EXERCISE
Locate the line that contains "on the ground." and the line that contains "bpy.context.scene.collection.objects.link(empty)". Copy both of them exactly, together with every line between them, and no others.

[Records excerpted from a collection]
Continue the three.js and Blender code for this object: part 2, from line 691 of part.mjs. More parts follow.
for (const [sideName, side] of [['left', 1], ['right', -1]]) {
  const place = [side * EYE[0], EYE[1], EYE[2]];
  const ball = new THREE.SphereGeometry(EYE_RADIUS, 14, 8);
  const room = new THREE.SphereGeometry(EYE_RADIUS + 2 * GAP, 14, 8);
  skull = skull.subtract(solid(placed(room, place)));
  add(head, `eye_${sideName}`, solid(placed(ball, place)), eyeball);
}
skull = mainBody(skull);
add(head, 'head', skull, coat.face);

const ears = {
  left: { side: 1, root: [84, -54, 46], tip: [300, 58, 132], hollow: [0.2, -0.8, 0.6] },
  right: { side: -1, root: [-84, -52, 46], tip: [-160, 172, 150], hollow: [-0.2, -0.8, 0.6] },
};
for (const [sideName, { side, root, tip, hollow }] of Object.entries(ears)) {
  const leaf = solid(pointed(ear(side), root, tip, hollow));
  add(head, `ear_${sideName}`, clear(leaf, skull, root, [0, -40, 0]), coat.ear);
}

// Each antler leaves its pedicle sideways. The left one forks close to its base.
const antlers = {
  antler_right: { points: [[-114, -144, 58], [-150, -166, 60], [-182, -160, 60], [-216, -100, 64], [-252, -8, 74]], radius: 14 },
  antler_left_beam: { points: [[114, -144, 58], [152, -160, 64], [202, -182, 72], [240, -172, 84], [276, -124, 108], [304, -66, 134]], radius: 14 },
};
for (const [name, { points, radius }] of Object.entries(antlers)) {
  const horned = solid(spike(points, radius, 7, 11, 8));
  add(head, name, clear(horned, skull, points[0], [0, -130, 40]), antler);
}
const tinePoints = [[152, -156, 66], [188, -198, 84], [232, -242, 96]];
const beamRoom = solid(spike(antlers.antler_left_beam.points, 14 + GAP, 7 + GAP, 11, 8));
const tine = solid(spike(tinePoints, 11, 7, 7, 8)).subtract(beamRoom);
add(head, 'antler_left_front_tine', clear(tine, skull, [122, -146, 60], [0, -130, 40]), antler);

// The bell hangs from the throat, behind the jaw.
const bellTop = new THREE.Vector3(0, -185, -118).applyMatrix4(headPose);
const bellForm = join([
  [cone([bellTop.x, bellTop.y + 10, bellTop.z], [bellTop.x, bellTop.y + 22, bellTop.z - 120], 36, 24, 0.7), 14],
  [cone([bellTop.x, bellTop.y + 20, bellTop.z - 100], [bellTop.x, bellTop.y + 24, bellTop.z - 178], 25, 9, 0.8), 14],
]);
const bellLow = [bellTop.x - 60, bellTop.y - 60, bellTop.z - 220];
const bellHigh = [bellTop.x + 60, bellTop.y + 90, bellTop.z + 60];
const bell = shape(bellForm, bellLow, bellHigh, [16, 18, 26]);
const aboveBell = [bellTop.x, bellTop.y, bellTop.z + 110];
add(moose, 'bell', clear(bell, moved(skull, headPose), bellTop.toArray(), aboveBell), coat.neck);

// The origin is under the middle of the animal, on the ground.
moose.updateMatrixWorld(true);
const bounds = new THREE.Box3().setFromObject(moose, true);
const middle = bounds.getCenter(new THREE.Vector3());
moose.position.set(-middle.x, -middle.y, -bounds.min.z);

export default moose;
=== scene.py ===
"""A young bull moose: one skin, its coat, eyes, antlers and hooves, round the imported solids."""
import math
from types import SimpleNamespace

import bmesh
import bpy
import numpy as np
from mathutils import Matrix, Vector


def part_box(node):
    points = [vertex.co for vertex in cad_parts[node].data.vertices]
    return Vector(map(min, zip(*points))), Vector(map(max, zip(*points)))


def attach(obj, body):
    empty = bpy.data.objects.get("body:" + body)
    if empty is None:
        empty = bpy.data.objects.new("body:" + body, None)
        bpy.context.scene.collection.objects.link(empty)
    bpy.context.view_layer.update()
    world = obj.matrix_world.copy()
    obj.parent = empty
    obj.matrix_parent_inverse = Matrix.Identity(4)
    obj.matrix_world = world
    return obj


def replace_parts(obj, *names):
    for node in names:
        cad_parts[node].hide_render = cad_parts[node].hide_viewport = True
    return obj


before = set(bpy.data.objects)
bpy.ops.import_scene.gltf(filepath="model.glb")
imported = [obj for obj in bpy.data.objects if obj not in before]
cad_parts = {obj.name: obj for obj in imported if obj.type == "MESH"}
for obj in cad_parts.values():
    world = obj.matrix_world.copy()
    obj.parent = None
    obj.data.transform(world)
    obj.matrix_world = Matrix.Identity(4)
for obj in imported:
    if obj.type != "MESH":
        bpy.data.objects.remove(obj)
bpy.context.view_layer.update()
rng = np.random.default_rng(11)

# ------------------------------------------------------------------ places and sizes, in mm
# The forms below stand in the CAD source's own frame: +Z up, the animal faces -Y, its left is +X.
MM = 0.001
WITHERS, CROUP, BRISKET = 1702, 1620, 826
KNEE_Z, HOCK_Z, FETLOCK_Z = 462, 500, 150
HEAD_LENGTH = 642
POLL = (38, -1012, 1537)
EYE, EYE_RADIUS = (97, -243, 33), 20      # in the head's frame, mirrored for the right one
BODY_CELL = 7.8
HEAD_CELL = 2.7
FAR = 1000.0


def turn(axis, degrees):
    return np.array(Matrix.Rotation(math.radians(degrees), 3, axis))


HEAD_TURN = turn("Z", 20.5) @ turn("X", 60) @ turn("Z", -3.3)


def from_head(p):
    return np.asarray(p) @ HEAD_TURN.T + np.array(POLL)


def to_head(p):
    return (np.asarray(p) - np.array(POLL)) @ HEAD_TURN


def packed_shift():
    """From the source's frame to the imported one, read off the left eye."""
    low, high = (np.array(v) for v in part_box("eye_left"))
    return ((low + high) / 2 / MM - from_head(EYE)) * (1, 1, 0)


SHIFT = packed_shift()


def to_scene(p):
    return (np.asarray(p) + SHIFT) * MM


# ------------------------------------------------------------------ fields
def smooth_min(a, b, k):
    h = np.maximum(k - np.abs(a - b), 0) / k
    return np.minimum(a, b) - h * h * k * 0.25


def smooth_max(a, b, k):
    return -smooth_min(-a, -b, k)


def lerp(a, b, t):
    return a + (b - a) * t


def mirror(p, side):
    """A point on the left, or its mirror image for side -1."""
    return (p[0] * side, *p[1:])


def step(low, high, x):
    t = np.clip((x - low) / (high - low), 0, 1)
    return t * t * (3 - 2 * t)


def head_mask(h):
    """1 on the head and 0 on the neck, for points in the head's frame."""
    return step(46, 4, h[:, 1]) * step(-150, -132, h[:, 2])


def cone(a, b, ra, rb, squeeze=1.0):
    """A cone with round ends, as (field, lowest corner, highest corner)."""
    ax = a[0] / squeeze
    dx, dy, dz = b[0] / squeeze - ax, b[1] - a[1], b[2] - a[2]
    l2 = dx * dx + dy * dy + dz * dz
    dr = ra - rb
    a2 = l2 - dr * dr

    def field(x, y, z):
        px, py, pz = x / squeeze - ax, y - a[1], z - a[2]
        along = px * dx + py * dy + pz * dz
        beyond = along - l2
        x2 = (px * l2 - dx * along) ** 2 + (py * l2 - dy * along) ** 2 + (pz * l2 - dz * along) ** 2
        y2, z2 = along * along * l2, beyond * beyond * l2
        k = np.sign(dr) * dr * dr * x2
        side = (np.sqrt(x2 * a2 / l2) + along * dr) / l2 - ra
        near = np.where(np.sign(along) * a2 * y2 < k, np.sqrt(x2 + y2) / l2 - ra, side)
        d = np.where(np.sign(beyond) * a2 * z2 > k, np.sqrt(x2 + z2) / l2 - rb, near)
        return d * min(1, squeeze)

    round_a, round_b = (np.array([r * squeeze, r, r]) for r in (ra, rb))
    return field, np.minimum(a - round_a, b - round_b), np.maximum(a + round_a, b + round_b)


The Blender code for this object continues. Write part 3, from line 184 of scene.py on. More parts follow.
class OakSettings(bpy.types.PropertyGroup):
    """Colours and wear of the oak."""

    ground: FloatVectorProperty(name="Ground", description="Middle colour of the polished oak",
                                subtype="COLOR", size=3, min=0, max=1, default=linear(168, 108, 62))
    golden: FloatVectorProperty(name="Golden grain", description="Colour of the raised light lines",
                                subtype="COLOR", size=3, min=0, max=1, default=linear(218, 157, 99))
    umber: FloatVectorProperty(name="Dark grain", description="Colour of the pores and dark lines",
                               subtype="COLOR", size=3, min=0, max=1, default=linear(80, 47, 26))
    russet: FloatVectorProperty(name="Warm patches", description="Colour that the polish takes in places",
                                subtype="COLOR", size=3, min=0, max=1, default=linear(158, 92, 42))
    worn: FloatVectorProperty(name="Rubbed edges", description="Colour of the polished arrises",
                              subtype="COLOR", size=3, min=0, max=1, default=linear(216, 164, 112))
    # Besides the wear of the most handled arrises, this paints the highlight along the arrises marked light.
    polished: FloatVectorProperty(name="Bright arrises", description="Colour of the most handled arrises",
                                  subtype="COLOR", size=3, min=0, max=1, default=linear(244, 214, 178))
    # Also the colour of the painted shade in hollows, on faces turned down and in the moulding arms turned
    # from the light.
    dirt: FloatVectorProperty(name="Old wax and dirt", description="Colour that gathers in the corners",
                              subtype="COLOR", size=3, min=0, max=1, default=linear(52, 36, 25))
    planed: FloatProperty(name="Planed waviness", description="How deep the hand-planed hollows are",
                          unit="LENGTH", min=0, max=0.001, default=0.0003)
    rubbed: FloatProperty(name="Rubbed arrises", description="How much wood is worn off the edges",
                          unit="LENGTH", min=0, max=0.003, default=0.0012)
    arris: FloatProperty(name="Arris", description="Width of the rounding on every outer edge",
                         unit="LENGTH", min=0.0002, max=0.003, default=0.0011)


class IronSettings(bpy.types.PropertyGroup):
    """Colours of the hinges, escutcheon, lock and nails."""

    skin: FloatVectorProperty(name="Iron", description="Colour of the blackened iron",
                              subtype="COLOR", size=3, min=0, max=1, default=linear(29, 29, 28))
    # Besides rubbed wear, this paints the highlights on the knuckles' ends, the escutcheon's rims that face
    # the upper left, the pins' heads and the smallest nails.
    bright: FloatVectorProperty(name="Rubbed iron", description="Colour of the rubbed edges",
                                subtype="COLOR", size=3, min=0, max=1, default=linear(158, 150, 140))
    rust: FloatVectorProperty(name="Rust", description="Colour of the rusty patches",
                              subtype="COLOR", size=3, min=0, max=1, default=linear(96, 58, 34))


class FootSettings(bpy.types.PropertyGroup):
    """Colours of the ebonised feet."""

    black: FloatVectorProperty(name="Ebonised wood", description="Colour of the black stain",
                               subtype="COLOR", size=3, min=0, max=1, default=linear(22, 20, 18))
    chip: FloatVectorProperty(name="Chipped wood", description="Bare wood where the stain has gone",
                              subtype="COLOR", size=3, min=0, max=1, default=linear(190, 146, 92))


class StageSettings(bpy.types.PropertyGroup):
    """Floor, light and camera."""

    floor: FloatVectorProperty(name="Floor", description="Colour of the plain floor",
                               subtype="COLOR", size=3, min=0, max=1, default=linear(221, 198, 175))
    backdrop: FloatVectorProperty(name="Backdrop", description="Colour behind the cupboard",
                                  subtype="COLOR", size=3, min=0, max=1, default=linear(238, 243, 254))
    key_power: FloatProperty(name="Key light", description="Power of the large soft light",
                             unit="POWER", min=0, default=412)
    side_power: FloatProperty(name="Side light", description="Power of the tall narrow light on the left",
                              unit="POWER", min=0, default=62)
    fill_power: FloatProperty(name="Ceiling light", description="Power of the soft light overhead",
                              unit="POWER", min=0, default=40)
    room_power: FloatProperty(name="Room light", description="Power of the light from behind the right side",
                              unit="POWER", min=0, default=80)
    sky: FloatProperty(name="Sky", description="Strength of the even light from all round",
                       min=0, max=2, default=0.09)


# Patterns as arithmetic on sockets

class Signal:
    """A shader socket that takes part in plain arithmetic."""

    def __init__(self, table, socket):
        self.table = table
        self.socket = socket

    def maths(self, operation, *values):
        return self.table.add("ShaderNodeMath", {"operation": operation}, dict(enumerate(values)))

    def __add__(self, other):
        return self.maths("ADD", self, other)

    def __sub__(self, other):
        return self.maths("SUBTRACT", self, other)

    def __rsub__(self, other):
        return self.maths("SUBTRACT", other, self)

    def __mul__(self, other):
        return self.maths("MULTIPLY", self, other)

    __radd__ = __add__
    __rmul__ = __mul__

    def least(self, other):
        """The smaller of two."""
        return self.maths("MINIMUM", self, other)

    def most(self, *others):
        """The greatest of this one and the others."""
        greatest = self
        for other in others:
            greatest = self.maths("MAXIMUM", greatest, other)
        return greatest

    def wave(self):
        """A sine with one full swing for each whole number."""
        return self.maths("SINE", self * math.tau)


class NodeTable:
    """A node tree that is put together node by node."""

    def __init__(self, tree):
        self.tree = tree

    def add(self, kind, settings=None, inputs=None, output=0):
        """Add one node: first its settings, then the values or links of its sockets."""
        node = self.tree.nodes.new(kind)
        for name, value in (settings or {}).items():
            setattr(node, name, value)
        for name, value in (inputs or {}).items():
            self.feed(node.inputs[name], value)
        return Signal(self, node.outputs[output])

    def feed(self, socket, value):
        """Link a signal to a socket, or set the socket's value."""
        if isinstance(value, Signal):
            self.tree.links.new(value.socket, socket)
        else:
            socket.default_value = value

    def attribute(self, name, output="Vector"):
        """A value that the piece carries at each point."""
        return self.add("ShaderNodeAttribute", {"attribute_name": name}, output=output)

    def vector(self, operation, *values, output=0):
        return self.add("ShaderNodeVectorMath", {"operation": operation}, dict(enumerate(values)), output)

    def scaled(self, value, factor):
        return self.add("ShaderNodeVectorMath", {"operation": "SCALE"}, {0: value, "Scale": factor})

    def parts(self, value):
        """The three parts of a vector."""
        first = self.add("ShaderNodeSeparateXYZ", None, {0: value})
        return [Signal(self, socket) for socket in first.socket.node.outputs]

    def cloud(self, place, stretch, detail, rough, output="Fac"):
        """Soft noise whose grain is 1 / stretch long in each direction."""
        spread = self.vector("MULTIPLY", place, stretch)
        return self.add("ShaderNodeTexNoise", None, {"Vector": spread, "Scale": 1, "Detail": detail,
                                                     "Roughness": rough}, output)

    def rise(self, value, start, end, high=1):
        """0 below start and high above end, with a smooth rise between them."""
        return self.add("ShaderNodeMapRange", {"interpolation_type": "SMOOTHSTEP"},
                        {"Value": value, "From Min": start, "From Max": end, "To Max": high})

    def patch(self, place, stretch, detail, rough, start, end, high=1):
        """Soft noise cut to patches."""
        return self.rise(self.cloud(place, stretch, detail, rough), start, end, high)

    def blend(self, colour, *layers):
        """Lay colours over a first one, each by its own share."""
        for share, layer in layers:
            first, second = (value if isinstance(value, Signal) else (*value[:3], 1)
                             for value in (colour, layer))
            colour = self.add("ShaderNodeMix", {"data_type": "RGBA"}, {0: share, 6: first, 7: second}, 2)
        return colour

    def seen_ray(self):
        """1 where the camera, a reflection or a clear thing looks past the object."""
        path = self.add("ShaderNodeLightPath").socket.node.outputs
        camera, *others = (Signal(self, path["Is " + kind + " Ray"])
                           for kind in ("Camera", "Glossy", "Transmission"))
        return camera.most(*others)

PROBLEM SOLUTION
// The origin is under the middle of the animal, on the ground.
moose.updateMatrixWorld(true);
const bounds = new THREE.Box3().setFromObject(moose, true);
const middle = bounds.getCenter(new THREE.Vector3());
moose.position.set(-middle.x, -middle.y, -bounds.min.z);

export default moose;
=== scene.py ===
"""A young bull moose: one skin, its coat, eyes, antlers and hooves, round the imported solids."""
import math
from types import SimpleNamespace

import bmesh
import bpy
import numpy as np
from mathutils import Matrix, Vector


def part_box(node):
    points = [vertex.co for vertex in cad_parts[node].data.vertices]
    return Vector(map(min, zip(*points))), Vector(map(max, zip(*points)))


def attach(obj, body):
    empty = bpy.data.objects.get("body:" + body)
    if empty is None:
        empty = bpy.data.objects.new("body:" + body, None)
        bpy.context.scene.collection.objects.link(empty)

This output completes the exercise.